The Human Geography seminar series, ‘Thinking Space’ aim to engage with the human geography’s contribution to current areas of theory and controversy.

Next week we are very fortunate to have Assoc. Professor Dieter Hochuli from the School of Biological Sciences and our own Phil McManus, Professor of Urban and Environmental Geography .

Prof. Hochuli is a biologist who runs the Integrative Ecology group at Sydney University. His expertise is in insect-plant interactions and urban ecology and habitat restoration. His work focuses on the ecology of terrestrial arthropods and their interactions with their environments, especially with respect to the plants with which they interact. He uses multi-scale approaches to examine the mechanisms driving the ecology of a range of species, especially in novel ecosystems. His team works at scales from landscapes down to individual organisms. Dieter is currently working on a diverse range of research questions that integrate his interests in community ecology and landscape ecology.

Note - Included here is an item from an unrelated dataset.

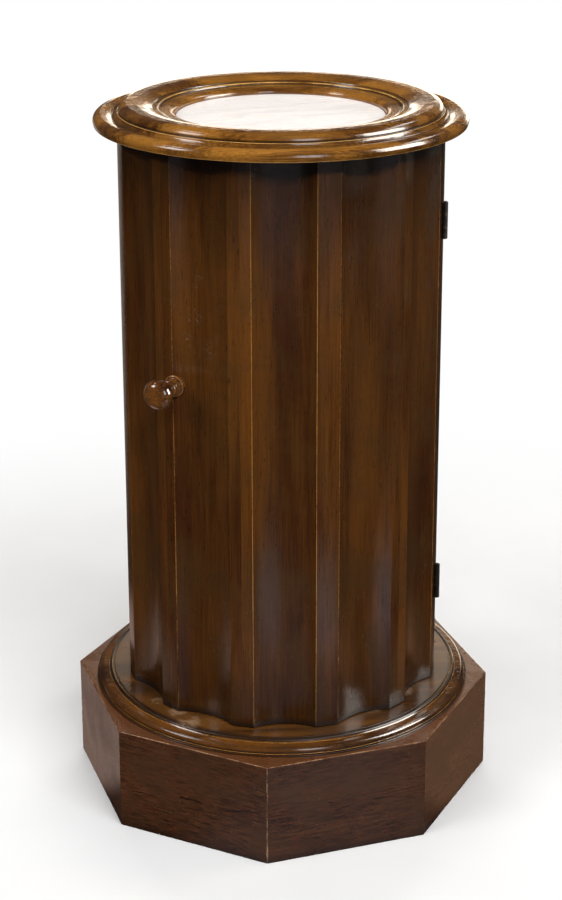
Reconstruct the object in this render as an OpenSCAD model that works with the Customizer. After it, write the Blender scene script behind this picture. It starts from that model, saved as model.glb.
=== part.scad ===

Dieter’s talk is entitled: The nature of cities in a changing world

“In a rapidly urbanizing world, the conservation of natural systems in cities is often dismissed as a hopeless cause. I’ll discuss the past, present and future of Sydney’s natural world to outline what we know about these systems, the ecological services they provide and how ecology can help us best manage them for future generations.”

Phil McManus’ talk will provide a human geographer’s perspective on the issue of biodiversity in urban environments.